Windowlight is the quietest assistant you'll ever have. It requires no batteries, arrives at predictable hours, and gently sculpts faces, fabrics, and rooms with direction and tone. If you want to make intimate, everyday portraits or small scene studies that feel lived-in and honest, start by learning to read and work with the light coming through the nearest window.

See the light, not the window

Begin by changing what you notice. Don’t just look at the window — look at the plane of light it throws. Is it broad and soft, filling the room? Is it a narrow strip that hits a face at an angle? Is the light cool or warm? How hard are the shadows? These qualities tell you what the light will do to skin tones, textures, and mood.

Soft windowlight (cloudy skies, north-facing windows, or a large west-facing window late in the day) is generous and forgiving. It gives you a creamy falloff from highlight to shadow — useful for portraits with gentle modeling. Harder windowlight (direct sun through an unshaded window) creates contrast and can be dramatic, but it also risks harsh shadows and specular highlights.

Simple setups that tell stories

You don’t need complex gear. Here are setups that fit a phone or a small mirrorless camera and a willingness to rearrange a chair.

  • Side-lit portrait: Place your subject at a three-quarter angle to the window so the light grazes the cheek and shoulder. This creates depth and a subtle highlight-shadow separation that reads well at small sizes.
  • Window frame silhouette: Put your subject between camera and window to get a rim or silhouette. Expose for the background to keep mood; expose for the subject to keep skin detail.
  • Table-top scene: Arrange objects near the window — a cup, a folded newspaper, a pair of glasses. These tell micro-stories. Shoot from above or at table height for a quiet still-life feel.
  • Layered depth: Use chairs, plants, or curtains to create foreground and middleground layers. Light streaming through the curtain becomes a veil. Layers make ordinary rooms look cinematic.

Composing for intimacy

Composition in windowlight photography is often about restraint. Let negative space breathe where the light fades; let textures hold the viewer. A few practical composition rules that actually help:

  • Place the brightest highlight away from the center — your eye will move into the frame rather than stop at the glare.
  • Use leading lines of window frames, blinds, and tabletop edges to guide the gaze toward the subject’s face or hands.
  • Include a small environmental detail — a steaming mug, a scuffed windowsill, a knit sweater — to anchor the portrait to a place and a life.
  • When the light is soft, shooting slightly wider and then cropping later gives you flexibility to choose emotional distance.

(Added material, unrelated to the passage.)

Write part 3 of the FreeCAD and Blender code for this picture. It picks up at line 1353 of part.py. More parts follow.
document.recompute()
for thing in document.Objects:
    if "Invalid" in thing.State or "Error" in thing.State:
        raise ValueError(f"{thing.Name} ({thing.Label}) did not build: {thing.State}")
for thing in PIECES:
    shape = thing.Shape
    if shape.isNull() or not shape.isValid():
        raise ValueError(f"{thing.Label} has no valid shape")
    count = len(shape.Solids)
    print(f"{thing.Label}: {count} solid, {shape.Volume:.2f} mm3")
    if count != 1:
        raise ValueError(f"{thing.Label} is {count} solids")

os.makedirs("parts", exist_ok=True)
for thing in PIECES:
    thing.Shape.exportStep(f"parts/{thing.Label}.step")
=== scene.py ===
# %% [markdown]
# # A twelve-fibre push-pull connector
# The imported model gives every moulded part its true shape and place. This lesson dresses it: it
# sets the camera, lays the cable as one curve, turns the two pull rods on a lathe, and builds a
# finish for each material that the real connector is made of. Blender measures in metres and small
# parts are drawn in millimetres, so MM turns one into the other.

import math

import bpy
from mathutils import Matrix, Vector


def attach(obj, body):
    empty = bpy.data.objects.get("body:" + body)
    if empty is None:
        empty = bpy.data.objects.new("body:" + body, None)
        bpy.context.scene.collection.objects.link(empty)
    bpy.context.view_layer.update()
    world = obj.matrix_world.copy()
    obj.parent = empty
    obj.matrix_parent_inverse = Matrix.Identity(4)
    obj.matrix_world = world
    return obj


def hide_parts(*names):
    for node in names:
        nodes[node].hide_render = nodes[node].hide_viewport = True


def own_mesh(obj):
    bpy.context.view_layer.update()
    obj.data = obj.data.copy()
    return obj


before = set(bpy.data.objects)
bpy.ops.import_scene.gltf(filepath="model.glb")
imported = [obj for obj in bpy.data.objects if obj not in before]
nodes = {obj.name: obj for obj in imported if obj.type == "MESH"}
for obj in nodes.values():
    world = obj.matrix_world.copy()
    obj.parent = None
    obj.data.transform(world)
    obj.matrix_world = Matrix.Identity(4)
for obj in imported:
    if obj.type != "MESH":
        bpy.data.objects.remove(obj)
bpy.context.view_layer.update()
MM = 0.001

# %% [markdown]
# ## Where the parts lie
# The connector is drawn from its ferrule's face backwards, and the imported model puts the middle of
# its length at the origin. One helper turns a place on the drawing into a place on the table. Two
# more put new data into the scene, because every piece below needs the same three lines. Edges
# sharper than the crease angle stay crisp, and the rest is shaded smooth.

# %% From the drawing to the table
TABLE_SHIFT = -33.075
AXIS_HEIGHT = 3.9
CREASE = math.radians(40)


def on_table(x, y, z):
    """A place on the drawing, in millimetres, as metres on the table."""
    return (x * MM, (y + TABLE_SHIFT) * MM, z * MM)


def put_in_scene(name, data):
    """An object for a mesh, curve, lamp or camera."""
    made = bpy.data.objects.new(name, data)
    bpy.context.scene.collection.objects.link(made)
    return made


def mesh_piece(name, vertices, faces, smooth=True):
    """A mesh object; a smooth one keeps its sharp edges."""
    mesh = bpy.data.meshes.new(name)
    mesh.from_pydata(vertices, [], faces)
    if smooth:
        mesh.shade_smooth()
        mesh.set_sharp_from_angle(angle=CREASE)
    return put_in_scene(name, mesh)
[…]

Practical camera and exposure tips

Whether you shoot on phone or camera, these practical moves save frustration and improve results.

  1. Expose for the subject’s midtones: If you expose for the brightest part of the window, faces will often be too dark unless you’re going for silhouette. Meter or tap to lock exposure on the skin tones you care about.
  2. Use wide aperture for separation: f/1.8–f/4 is your friend for placing the subject in the scene while letting backgrounds melt away. On phones, use portrait mode sparingly — go manual if available.
  3. Watch white balance: Windowlight changes color throughout the day. Set a neutral white balance or shoot RAW so you can fine-tune warmth in post.
  4. Stabilize if needed: Late-day windowlight can be dim. Raise ISO before resorting to motion blur if you want tack-sharp eyes, but don’t be afraid of a little grain — it often reads like film and can enhance mood.

Working with people (without making them uncomfortable)

Windowlight is non-confrontational, which helps when your subject is someone at home. Keep directions gentle and visual.

  • Ask them to find a comfortable perch near the window and look out. Natural gazes often read as contemplative and rich for storytelling.
  • Use small prompts: “Turn your shoulder a touch toward the light,” or “lower your chin slightly.” Small adjustments produce big changes in how light sculpts features.
  • Focus on hands and small interactions — hands on a mug, fingers tracing a book — these make portraits feel lived-in.
  • Share a few frames with them as you work. Seeing the images builds trust and often relaxes the subject, creating better subsequent images.

Quick exercises to build a practice

Turn windowlight into a habit with short, repeatable exercises:

  1. Daily 10-minute portrait: For one week, photograph someone (or yourself) by the same window for ten minutes. Notice the subtle changes in light and mood each day.
  2. One-item still life: Place a single object on a table by the window and photograph it from three angles. Work with foreground elements to make a simple story.
  3. Mirror experiment: Use a mirror to bounce light back into shadow areas and see how much control you can get without artificial lights.

Final dispatch

Windowlight rewards curiosity and repetition. It won’t always be perfect, but it will always be honest, and honesty is what photographs of everyday life need most. Treat your nearest window as a reliable collaborator: visit it at different hours, rearrange a chair or a scarf, and keep a small notebook of the combinations that work. Over time you’ll learn not only to see the light, but to speak with it.

“Good light is like good company — it makes the ordinary feel worth noticing.”